Exercise requirements:
Produce word for word the lines of the data below running from the one that has "add('buckle_frame', buckleFrameGeometry(), 'brass');" to the one that has "bpy.data.objects.remove(obj)", inclusive, and no others.

:: Given information

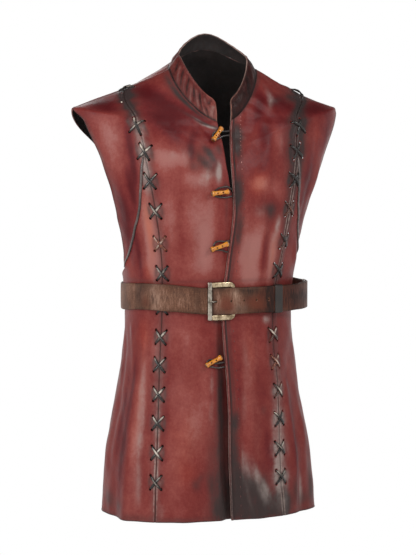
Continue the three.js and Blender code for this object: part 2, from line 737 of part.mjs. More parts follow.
// A box bent round the belt, between two distances past the toe bar and two heights from its middle line.
// out gives how far out its inner face lies at a distance.
function bentBox([from, to], [low, high], out, thickness) {
  const parts = Math.max(1, Math.round((to - from) / BUCKLE_STEP));
  return sweepGeometry(Array.from({ length: parts + 1 }, (_, k) => {
    const past = from + ((to - from) * k) / parts;
    return [[low, 0], [high, 0], [high, thickness], [low, thickness]].map(([up, d]) => (
      beltPoint(beltAngle(past), up, out(past) + d)
    ));
  }));
}

const buckleOut = (past) => TOE_OUT - (BUCKLE_TILT * past) / (overHeel - BUCKLE.heel / 2);

// The brass frame: the heel bar and the bars above and below the strap, which stop at the toe bar.
function buckleFrameGeometry() {
  const top = BUCKLE.height / 2;
  const inside = top - BUCKLE.bar;
  const start = BUCKLE.toe / 2 + SEAM_GAP;
  const bar = (span, heights) => toSolid(bentBox(span, heights, buckleOut, BUCKLE.thickness));
  let frame = bar([overHeel - BUCKLE.heel, overHeel], [-top + BUCKLE.corner, top - BUCKLE.corner]);
  for (const way of [-1, 1]) {
    const heights = [way * inside, way * top].sort((a, b) => a - b);
    frame = frame.add(bar([start, overHeel - BUCKLE.corner], heights));
    frame = frame.add(toSolid(cornerGeometry(way * (top - BUCKLE.corner))));
  }
  return fromSolid(frame);
}

function buckleBarGeometry() {
  const wide = [-BUCKLE.toe / 2, BUCKLE.toe / 2];
  const high = [-BUCKLE.height / 2, BUCKLE.height / 2];
  return bentBox(wide, high, buckleOut, BUCKLE.thickness);
}

// A rounded outer corner of the frame.
function cornerGeometry(up) {
  const centre = overHeel - BUCKLE.corner;
  const disc = (d) => ringSection(BUCKLE.corner, CORNER_SIDES).map(([along, across]) => (
    beltPoint(beltAngle(centre + along), up + across, buckleOut(centre + along) + d)
  ));
  return sweepGeometry([disc(0), disc(BUCKLE.thickness)]);
}

// The leather loop that holds the strap's end down, round both layers.
function keeperGeometry() {
  const middle = pastToe(KEEPER.angle);
  const half = BELT.width / 2 + CLEAR;
  const low = -KEEPER.clear;
  const high = beltPath[beltPath.length - 1].out + BELT.thickness + KEEPER.clear;
  const loop = (past, grow) => [
    [-half - grow, low - grow],
    [half + grow, low - grow],
    [half + grow, high + grow],
    [-half - grow, high + grow],
  ].map(([up, d]) => beltPoint(beltAngle(past), up, d));
  const pasts = [-0.5, 0, 0.5].map((share) => middle + share * KEEPER.width);
  return faceOut(wallGeometry(
    pasts.map((past) => loop(past, KEEPER.leather)),
    pasts.map((past) => loop(past, 0)),
    true,
  ));
}

function strapGeometry() {
  const start = beltAngle(overHeel + CLEAR);
  const end = 360 + BELT_TIP;
  const tipStart = end - TIP_PROFILE[TIP_PROFILE.length - 1][0];
  const angles = beltPath.map(({ along }) => 360 + beltAngle(along));
  for (let angle = BELT_STEP * Math.ceil((start + 1) / BELT_STEP); angle < tipStart; angle += BELT_STEP) {
    angles.push(angle);
  }
  const full = [start, ...angles.sort((a, b) => a - b), tipStart].map((angle) => [angle, 1]);
  const tip = TIP_PROFILE.slice(1).map(([past, share]) => [tipStart + past, share]);
  let strap = toSolid(sweepGeometry([...full, ...tip].map(([angle, share]) => {
    const half = (share * BELT.width) / 2;
    const out = strapOut(angle);
    return [[-half, out], [half, out], [half, out + BELT.thickness], [-half, out + BELT.thickness]]
      .map(([up, d]) => beltPoint(angle, up, d));
  })));
  strap = strap.subtract(toSolid(prongGeometry(PRONG.radius + PRONG.gap)));
  for (let k = 0; k < HOLES.count; k += 1) {
    const past = HOLES.first + k * HOLES.pitch;
    const out = strapOut(360 + beltAngle(past));
    const ring = (d) => ringSection(HOLES.diameter / 2, HOLES.sides).map(([along, up]) => (
      beltPoint(beltAngle(past + along), up, d)
    ));
    const drill = sweepGeometry([ring(out - HOLES.past), ring(out + BELT.thickness + HOLES.past)]);
    strap = strap.subtract(toSolid(drill));
  }
  return fromSolid(strap);
}

// ---------------------------------------------------------------- the collar
// Its front corners are rounded: a column near an edge stops short of the top.
function collarAngles(base) {
  const near = COLLAR_CORNER_SHARES.map((share) => share * COLLAR_CORNER);
  const left = near.map((past) => collar.angleAcross(COLLAR_EDGES.left + past, base));
  const right = near.map((past) => 360 + collar.angleAcross(COLLAR_EDGES.right - past, base)).reverse();
  const [from, to] = [left.pop(), right.shift()];
  const middle = Array.from({ length: COLLAR_PARTS + 1 }, (_, k) => from + ((to - from) * k) / COLLAR_PARTS);
  return [...left, ...middle, ...right];
}

function collarGeometry() {
  const grid = (sunk) => COLLAR_ROWS.map((share) => (
    collarAngles(share * COLLAR_HEIGHT).map((angle, k, all) => {
      const fromEdge = Math.min(k, all.length - 1 - k, COLLAR_CORNER_SHARES.length - 1);
      const away = 1 - COLLAR_CORNER_SHARES[fromEdge];
      const top = COLLAR_HEIGHT - COLLAR_CORNER * (1 - Math.sqrt(1 - away ** 2));
      const along = COLLAR_FOOT + (top - COLLAR_FOOT) * share;
      return collar.point(angle, along, COLLAR_BULGE * Math.sin(Math.PI * share) - sunk);
    })
  ));
  return wallGeometry(grid(0), grid(COLLAR_LEATHER));
}

const materials = {
  leather: { color: 0x7a3030, roughness: 0.5, metalness: 0 },
  collar: { color: 0x6b2d2d, roughness: 0.5, metalness: 0 },
  piping: { color: 0x4a2422, roughness: 0.5, metalness: 0 },
  thong: { color: 0x2a211e, roughness: 0.35, metalness: 0 },
  belt: { color: 0x6b4a3c, roughness: 0.6, metalness: 0 },
  keeper: { color: 0x2c2320, roughness: 0.5, metalness: 0 },
  brass: { color: 0xb9a377, roughness: 0.35, metalness: 1 },
  steel: { color: 0x8f8d86, roughness: 0.35, metalness: 1 },
  horn: { color: 0xc98b34, roughness: 0.35, metalness: 0 },
};

const vest = new THREE.Group();

function add(name, geometry, look) {
  geometry.computeVertexNormals();
  const mesh = new THREE.Mesh(geometry, new THREE.MeshStandardMaterial(materials[look]));
  mesh.name = name;
  vest.add(mesh);
  return mesh;
}

// A long panel is in two lengths, a skirt and a bodice, which meet at the waist under the belt.
function addLong(name, top, shape) {
  add(name, panelGeometry({ rows: bodiceRows(top), ...shape }), 'leather');
  add(`skirt_${name}`, panelGeometry({ rows: skirtRows, ...shape }), 'leather');
}

// ---- fronts
addLong('front_right', NECK, {
  start: (along) => laceAngle(-1, along),
  end: (along) => body.angleAcross(seam.edgeRight(along), along),
  offset: rollIn,
  stations: rightFrontStations,
});
addLong('front_left', NECK, {
  start: (along) => body.angleAcross(seam.edgeLeft(along), along),
  end: (along) => laceAngle(1, along),
  parts: LEFT_PARTS,
});

// ---- sides and wings
for (const [hand, side] of [['right', -1], ['left', 1]]) {
  addLong(`side_${hand}`, WING_POINT, {
    start: (along) => laceAngle(side, along),
    end: (along) => sideEnd(side, along),
    parts: SIDE_PARTS,
  });
  add(`wing_${hand}`, panelGeometry({
    rows: rowsBetween(WING_FOOT, SHOULDER_LACE[hand]),
    start: (along) => pipeAngle(side, along),
    end: (along) => armholeFront(side, along),
    parts: WING_PARTS,
  }), 'leather');
}

// ---- back
addLong('back', NECK, {
  start: backStart,
  end: (along) => 360 - backStart(along),
  parts: BACK_PARTS,
});

// ---- collar
add('collar', collarGeometry(), 'collar');

// ---- piping
for (const [hand, side] of [['right', -1], ['left', 1]]) {
  const heights = rowsBetween(WING_FOOT, PIPING.end);
  const route = heights.map((along) => [pipeAngle(side, along), along, PIPING.clear]);
  const section = ribSection(PIPING.width, PIPING.top, PIPING.height);
  add(`piping_${hand}`, laidGeometry(body, route, section), 'piping');
}

// ---- lacing
for (const [hand, side] of [['right', -1], ['left', 1]]) {
  const top = { ...TOP_LACE, along: SHOULDER_LACE[hand] - TOP_LACE.below };
  [...readRows(LACE_COLUMNS, LACES), top].forEach((lace, k) => {
    add(`lace_${hand}_${k + 1}`, crossGeometry(side, lace), 'thong');
  });
}

// ---- toggles
readRows(TOGGLE_COLUMNS, TOGGLES).forEach((toggle, k) => {
  const { angle, along, lengthways, outward } = toggleSeat(toggle);
  const mesh = add(`toggle_${k + 1}`, toggleGeometry(toggle.length), 'horn');
  mesh.position.copy(body.point(angle, along, TOGGLE_OUT));
  const frame = new THREE.Matrix4().makeBasis(lengthways, outward.clone().cross(lengthways), outward);
  mesh.quaternion.setFromRotationMatrix(frame);
  add(`toggle_tie_${k + 1}`, tieGeometry(toggle), 'thong');
  add(`toggle_loop_${k + 1}`, loopGeometry(toggle, LOOPS[k]), 'thong');
});

// ---- belt
add('belt', strapGeometry(), 'belt');
add('belt_keeper', keeperGeometry(), 'keeper');
add('buckle_frame', buckleFrameGeometry(), 'brass');
add('buckle_bar', buckleBarGeometry(), 'steel');
add('buckle_prong', prongGeometry(PRONG.radius), 'steel');

export default vest;
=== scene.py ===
import math
from functools import partial

import bpy
import numpy as np
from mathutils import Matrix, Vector


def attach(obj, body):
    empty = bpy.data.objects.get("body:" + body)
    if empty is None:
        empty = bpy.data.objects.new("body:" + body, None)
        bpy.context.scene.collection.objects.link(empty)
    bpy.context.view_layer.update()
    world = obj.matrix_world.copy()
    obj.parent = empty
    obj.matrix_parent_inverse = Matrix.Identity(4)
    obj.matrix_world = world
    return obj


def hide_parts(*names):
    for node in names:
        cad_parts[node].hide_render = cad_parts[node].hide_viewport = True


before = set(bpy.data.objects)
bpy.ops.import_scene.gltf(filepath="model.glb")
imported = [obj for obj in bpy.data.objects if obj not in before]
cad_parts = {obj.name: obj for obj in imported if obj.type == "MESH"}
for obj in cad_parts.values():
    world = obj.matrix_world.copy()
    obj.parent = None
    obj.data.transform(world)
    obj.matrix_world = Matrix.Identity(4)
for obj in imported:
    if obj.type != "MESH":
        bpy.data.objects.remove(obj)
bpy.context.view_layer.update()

MM = 0.001
HANDS = {-1: "right", 1: "left"}  # the wearer's
LEATHER = 2.0  # thickness
EDGE_BULGE = 0.45
SEAM_GAP = 0.3  # between two panels
MAX_SLANT = 6  # of an edge, where its gap is worked out
NECK = 930  # how far along the neck's edge is
BACK_RISE = 1.3  # how the rings rise towards the back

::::

Solution for this exercise:
add('buckle_frame', buckleFrameGeometry(), 'brass');
add('buckle_bar', buckleBarGeometry(), 'steel');
add('buckle_prong', prongGeometry(PRONG.radius), 'steel');

export default vest;
=== scene.py ===
import math
from functools import partial

import bpy
import numpy as np
from mathutils import Matrix, Vector


def attach(obj, body):
    empty = bpy.data.objects.get("body:" + body)
    if empty is None:
        empty = bpy.data.objects.new("body:" + body, None)
        bpy.context.scene.collection.objects.link(empty)
    bpy.context.view_layer.update()
    world = obj.matrix_world.copy()
    obj.parent = empty
    obj.matrix_parent_inverse = Matrix.Identity(4)
    obj.matrix_world = world
    return obj


def hide_parts(*names):
    for node in names:
        cad_parts[node].hide_render = cad_parts[node].hide_viewport = True


before = set(bpy.data.objects)
bpy.ops.import_scene.gltf(filepath="model.glb")
imported = [obj for obj in bpy.data.objects if obj not in before]
cad_parts = {obj.name: obj for obj in imported if obj.type == "MESH"}
for obj in cad_parts.values():
    world = obj.matrix_world.copy()
    obj.parent = None
    obj.data.transform(world)
    obj.matrix_world = Matrix.Identity(4)
for obj in imported:
    if obj.type != "MESH":
        bpy.data.objects.remove(obj)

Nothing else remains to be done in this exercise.